Wednesday, December 9, 2009

Vitor Canella, O Acordeonista


O pessoal da atual geração não deve ter a mínima ideia de quem é essa figura.
Somos um país sem memória.
Tive o privilégio de conviver muitos anos com esse músico excepcional, criativo, sensível. Sabia interagir com o público e organizar a melhor sequência de músicas a serem tocadas durante um baile: criar o clima perfeito para dançar era com ele mesmo!

O acordeon, que era quase uma extensão do seu corpo, obedecia ao comando dos dedos que percorriam o instrumento como se tivessem nascido juntos - e que som maravilhoso ele fazia jorrar pelo ambiente, alegrando, embalando sonhos, comovendo e trazendo lembranças do passado guardadas nos corações de tantos que o admiravam.

Tinha um grande defeito; fumar demais, três ou quatro carteiras de cigarro consumidas diariamente. Foi esse vício que o levou precocemente para outra dimensão, onde deve estar dando concertos para os anjos.
Era uma necessidade absurda, incontrolável, que o fez amar menos a vida, já que não conseguia parar de tragar o veneno - aos poucos foi definhando e nos últimos bailes, já tocava poucas músicas, sempre sentado e ofegante, mas também sempre brilhante.
Até que não pode mais subir aos palcos e um grande e escuro buraco abriu ante nós, com a sua ausência.

Pessoa alegre, divertida, contava piadas, bem informado, conversava sobre todos os assuntos, fazia de tudo para não perder uma discussão.
Bom garfo (conhecedor detalhista da boa comida), às vezes tomava um trago a mais e tornava-se jocoso: se isso acontecia quando estávamos viajando, após terminar o baile, ele ia cantando aos berros para o ônibus e não deixava ninguém dormir, às vezes também usava o acordeon para não permitir que o silêncio tomasse conta do veículo.
Portava uma leva tudo enorme, com todos os documentos possíveis ali guardados (diziam que até a escritura da casa). Num certo baile em Pelotas, onde iríamos tocar após um leilão de cavalos, aguardávamos o final do tal evento e fomos até um bar próximo ao teatro. Ficamos um bom tempo ali, conversando, tomando cerveja, dizendo aquelas besteiras que só músicos reunidos numa mesa de bar conseguem formular (e entender...). O tempo passava e nada de terminar o tal leilão, o bar fechou e tivemos que ir embora. Já no teatro, uma hora ou mais se passara e Canela se dá conta de que esquecera a leva tudo sobre uma cadeira ao lado daquela em que estava sentado... Desespero! Saiu correndo de volta ao bar, que para sorte dele servia também de residência para o dono e com a ajuda de um brigadiano, o sujeito foi acordado, desceu até o estabelecimento e... lá estava ela, a bolsa, intacta na cadeira! Poucas vezes vi uma expressão tão grande de alívio no rosto de alguém...

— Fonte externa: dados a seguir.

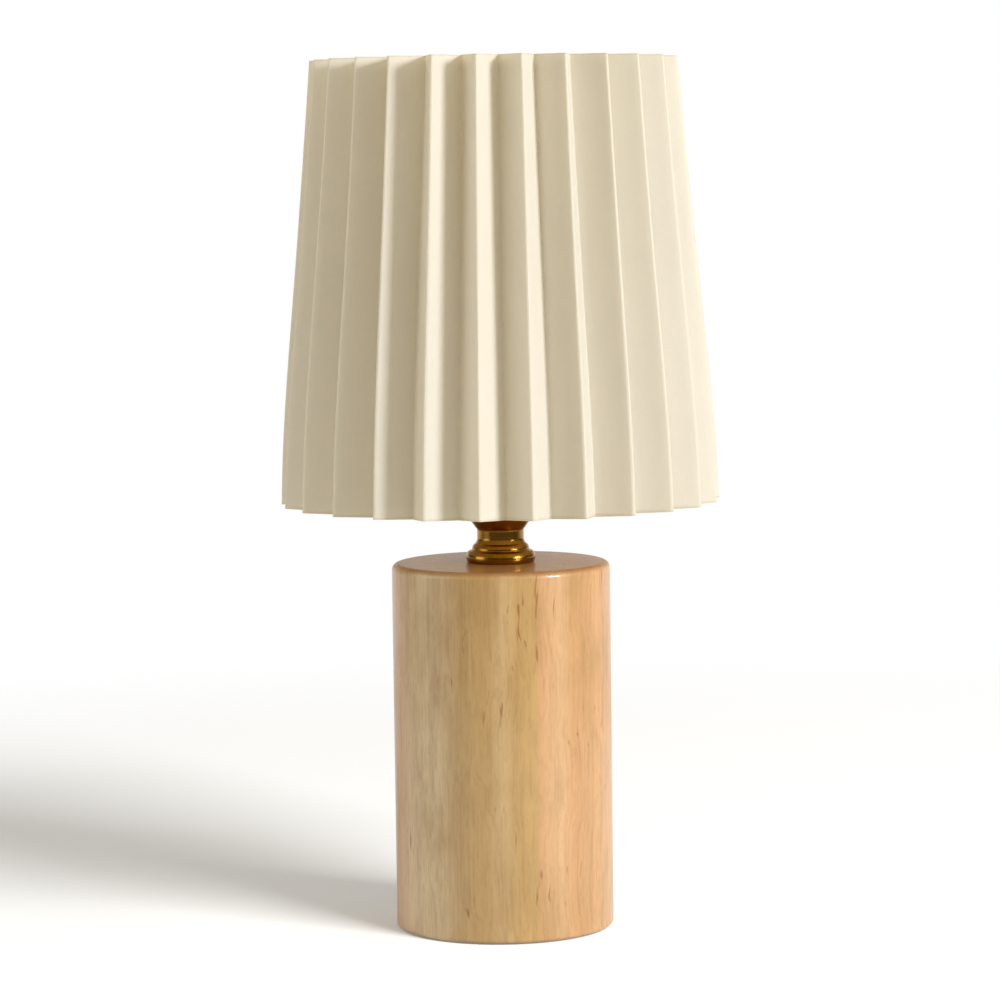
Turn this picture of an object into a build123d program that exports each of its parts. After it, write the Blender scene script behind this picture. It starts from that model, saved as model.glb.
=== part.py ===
"""Table lamp: a turned wooden column, a brass neck and lampholder, and an accordion-pleated
paper shade on a wire frame. All sizes are in millimetres, +Z is up, the table is Z = 0 and
the lamp's axis is the Z axis. The front faces -Y and the cord leaves at the back, +Y."""

from build123d import *
import os
from math import asin, cos, pi, radians, sin, sqrt, tan

# ---------------------------------------------------------------- driving dimensions
# Turned wooden column
base_diameter = 100.0
base_height = 167.5
base_top_round = 3.0
base_foot_round = 1.6
base_bore_clearance = 0.3
pocket_diameter = 40.0
pocket_depth = 28.0

# Felt pad glued in a shallow recess under the column
pad_diameter = 88.0
pad_thickness = 2.0
pad_recess = 1.5
pad_clearance = 0.2

# Cord bushing at the back, near the table
cord_height = 12.0
cord_bore = 6.6
bushing_wall = 1.2
bushing_barrel_length = 14.0
bushing_flange_diameter = 13.0
bushing_flange_thickness = 1.6
bushing_clearance = 0.1
bushing_flange_round = 0.6
spot_face_depth = 0.9

# Threaded lamp pipe and its fixings
pipe_diameter = 10.0
pipe_bore = 7.2
pipe_tail = 3.0
pipe_chamfer = 0.5
thread_clearance = 0.05
washer_diameter = 24.0
washer_thickness = 1.5
lock_washer_diameter = 17.0
lock_washer_thickness = 1.2
lock_washer_teeth = 12
lock_washer_notch_depth = 2.2
lock_washer_notch_width = 1.1
nut_across_flats = 14.0
nut_thickness = 4.0
nut_bevel = 0.8
nut_bevel_angle = 30.0

# Turned brass neck
neck_height = 16.0
neck_foot_radius = 15.9
neck_bead_radius = 13.1
neck_waist_radius = 10.7
neck_top_radius = 11.5

# Brass lampholder
cap_solid_height = 9.0
cap_flare_height = 11.5
cap_rim_height = 11.5
cap_wall = 0.9
cap_rim_bead = 0.6
cap_rim_bead_height = 1.6
cap_hub_wall = 2.5
pipe_engagement = 8.0
grub_screw_diameter = 3.0
grub_screw_length = 6.5
grub_screw_slot_depth = 1.3
grub_screw_slot_width = 0.6
shell_radius = 19.0
shell_wall = 0.8
shell_height = 43.0
shell_overlap = 4.0
shell_lip = 1.2
shell_thread_height = 0.6
shell_thread_pitch = 2.5
shell_thread_turns = 11
shell_thread_start = 7.0
ring_clearance = 0.4
insert_clearance = 0.3
insert_seat = 1.0
insert_height = 35.0
insert_floor = 6.0
insert_edge = 0.8
wire_hole_radius = 1.4
wire_hole_spread = 8.0
screw_shell_wall = 0.45
screw_shell_height = 25.0
screw_shell_rise = 0.8
screw_shell_lip = 0.2
contact_strip_width = 6.0
contact_strip_thickness = 0.4
contact_rise = 3.0
contact_foot = 5.0
contact_reach = 9.2
terminal_spread = 10.0
terminal_length = 6.0
terminal_width = 4.5
terminal_height = 5.0
terminal_hole_drop = 3.0
terminal_wire_hole_radius = 1.2
terminal_screw_diameter = 3.0
terminal_screw_head_radius = 2.25
terminal_screw_head_height = 1.4
terminal_screw_slot_depth = 0.5
terminal_screw_slot_width = 0.6

# Rings that carry the shade
seat_ring_radius = 23.0
seat_ring_thickness = 2.0
seat_height = 15.0
fitter_radius = 30.0
fitter_thickness = 1.2
clamp_ring_radius = 26.0
clamp_ring_height = 8.0
clamp_ring_grips = 24
clamp_ring_grip_radius = 1.1
clamp_ring_grip_offset = 0.4
clamp_ring_collar_wall = 2.6
clamp_ring_flange_height = 2.4
clamp_ring_edge = 0.5
seat_gap = 0.1

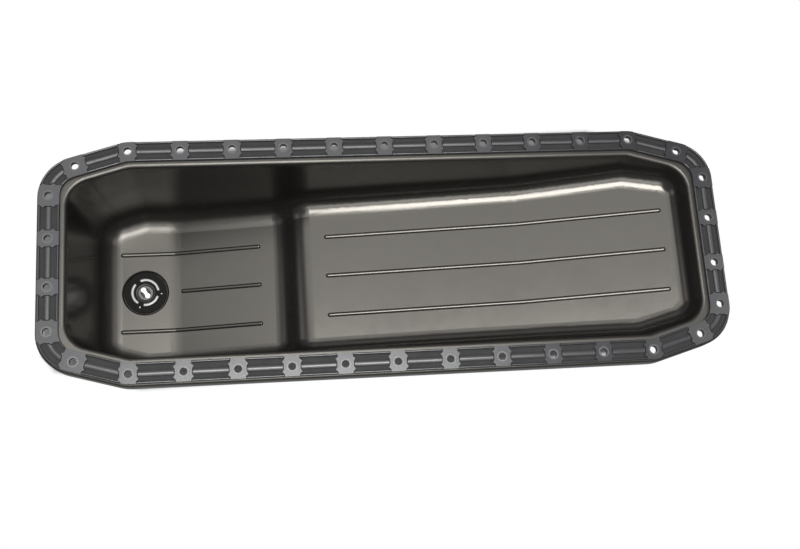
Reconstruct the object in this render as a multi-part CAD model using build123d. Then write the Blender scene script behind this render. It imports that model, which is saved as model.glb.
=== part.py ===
from build123d import *
import os
from math import atan2, cos, radians, sin, tan

os.makedirs("parts", exist_ok=True)

# Engine oil pan with its flange gasket and drain plug, in millimetres.
# The origin is the centre of the bolt pattern on the gasket's top face, where the engine
# block seats. +Z points up to the block, +X to the shallow end, the deep sump is at -X.

# Bolt line: two long rows, one bolt on each chamfer and four across each end
bolt_pitch = 75.0
bolts_per_row = 11
bolt_row_y = 163.2
chamfer_start = 3.0
chamfer_angle = 16.1
chamfer_bolt_run = 74.2
corner_run = 37.7
corner_r = 44.0
end_bolt_gap = 70.4
bolt_hole_r = 5.5

# Gasket: a thin web with two crowned rails, a rib on the bolt line and a pad round each bolt.
# The rib stops short of the pads, and a nick crosses each rail beside them.
gasket_thickness = 6.0
gasket_inner = 15.5
gasket_outer = 14.0
gasket_web = 2.6
rail_width = 3.0
rail_crown = 1.2
rib_width = 8.0
rib_crown = 1.2
rib_gap = 1.3
nick_depth = 1.8
pad_length = 21.0
pad_waist = 23.6
pad_horns = 28.0
horn_offset = 7.5
corner_pad_extra = 8.0
limiter_wall = 2.2

# Pressed sheet: flange with a turned-down lip, and the bend into the mouth of the tub
sheet = 2.5
flange_margin = 3.0
lip_drop = 24.0
lip_bend_r = 3.6
mouth_margin = 8.0
mouth_bend_r = 5.0

# Tub: side walls lean in a little at the sump and more towards the shallow end
sump_depth = 197.0
sump_side_draft = 3.8
shallow_side_draft = 10.8
sump_end_draft = 7.5
shallow_end_draft = 12.0
wall_corner_r = 40.0
chamfer_bend_r = 40.0
floor_r = 30.0

# Floor line along X: level round the drain, a gentle rise, the steep step, the shallow floor
level_floor_margin = 1.2
rise_run = 170.0
rise_height = 33.0
step_run = 29.0
step_height = 30.0
shelf_run = 341.0
shelf_height = 41.5
tail_depth = 36.0
crease_r = 100.0
step_foot_r = 40.0
step_top_r = 50.0

# Stiffening beads pressed up into the floor
bead_pitch = 63.0
bead_r = 3.5
bead_height = 3.0
groove_r = 2.2
shelf_bead_start = 42.0
tail_bead_margin = 34.0
sump_bead_margin = 52.0
middle_bead_start = 12.0
sump_bead_end = 36.0

# Drain: boss welded in the sump floor, with a notched collar round the plug's inner end
drain_from_end = 87.0
boss_disc_r = 33.6
boss_disc_height = 3.0
boss_disc_edge = 1.0
pocket_depth = 3.0
pocket_margin = 0.6
pocket_flare = 2.4
pocket_rim_r = 3.0
pocket_run_out = 4.0
pocket_run_out_rise = 0.8
boss_neck_r = 20.0
boss_drop = 8.0
collar_outer_r = 23.0
collar_inner_r = 17.6
collar_height = 4.5
collar_end_r = 2.4
collar_top_r = 1.9
notch_width = 7.0
notch_angles = (125.0, -6.0, -111.0)
pip_angles = (-6.0, -111.0)
pip_r = 2.2
pip_height = 1.6
bore_mouth_r = 15.2
thread_r = 13.0
thread_depth = 0.9
thread_clearance = 0.1
plug_chamfer = 0.8
plug_end_below_disc = 1.0
plug_flange_r = 19.0
plug_flange_height = 3.0
plug_hex_flats = 30.0
plug_hex_height = 12.0
slot_length = 10.5
slot_width = 3.0
slot_offset = 5.4
slot_depth = 2.5
washer_thickness = 2.0
washer_clearance = 0.3
magnet_lobe_r = 3.7
magnet_half_span = 5.8
magnet_waist = 4.6
magnet_height = 3.2
magnet_stand = 0.8
magnet_angle = -56.0

# Placing of round and box shapes by the middle of their base
ON_BASE = (Align.CENTER, Align.CENTER, Align.MIN)

# Heights
flange_z = -gasket_thickness
floor_z = flange_z - sump_depth
web_z = flange_z + gasket_web

# Bolt line points, for the +X +Y quarter
row_end_x = bolt_pitch * (bolts_per_row - 1) / 2
bend_x = row_end_x + chamfer_start
chamfer_dir = (cos(radians(chamfer_angle)), -sin(radians(chamfer_angle)))
chamfer_normal = (sin(radians(chamfer_angle)), cos(radians(chamfer_angle)))
chamfer_bolt_x = bend_x + chamfer_bolt_run * chamfer_dir[0]
chamfer_bolt_y = bolt_row_y + chamfer_bolt_run * chamfer_dir[1]
corner_x = chamfer_bolt_x + corner_run * chamfer_dir[0]
corner_y = chamfer_bolt_y + corner_run * chamfer_dir[1]
corner_tangent = corner_r * tan(radians((90 - chamfer_angle) / 2))
end_bolt_y = corner_y - corner_tangent

# Mouth of the tub, as the sharp corner under the bend
mouth_inset = gasket_inner + mouth_margin
mouth_x = corner_x - mouth_inset
drain_x = drain_from_end - mouth_x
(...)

Em 35 anos de carreira, convivi com muitos músicos talentosos, mas o Canella foi o único que me fez ficar de boca aberta enquanto tocava, conseguindo me transportar para outro mundo, um lugar onde podia-se flutuar, levemente, sem problemas, só sentindo prazer com o som!

Em outro baile, em Alegrete, estávamos tocando quando faltou energia elétrica.
Todos os instrumentos calaram, um burburinho de vozes estabeleceu-se no salão.
"Vamos aguardar, logo volta..." Mas que nada, o problema parecia ter sido grave.
Alguém trouxe um lampião e colocou no palco.
Canella pegou o acordeon e começou a tirar melodias dele.
Uma percussão leve ajudou no ritmo - o pandeiro do Touguinha.
E o salão inteiro fez silêncio, ouvindo embevecido a música feita em estado de pureza, sem um plug, sem voltagem.
Alguns pares arriscaram dançar, mas suavemente, para não perturbar a magia daquele momento.
A penumbra, o acordeon, as pessoas absorvendo a beleza inigualável que se criara...

Foram tantas passagens, algumas engraçadas (quando ele não quis pagar um jantar, porque achara muito caro e decidiu comer alguma coisa após o baile, sendo surpreendido pelo preço do lanche que consumiu - era o mesmo do jantar... no fim de noite, vale tudo!), algumas tristes (vê-lo definhando a cada baile, fraquinho, mal conseguindo segurar o acordeon companheiro de tantas apresentações), mas todas brilhantes na execução da arte na qual ele era um mestre.

Vitor Canella - não esqueçam desse nome, uma das glórias musicais do nosso país (ele era catarinense, mas passou a maior parte da vida atuando no Rio Grande do Sul)!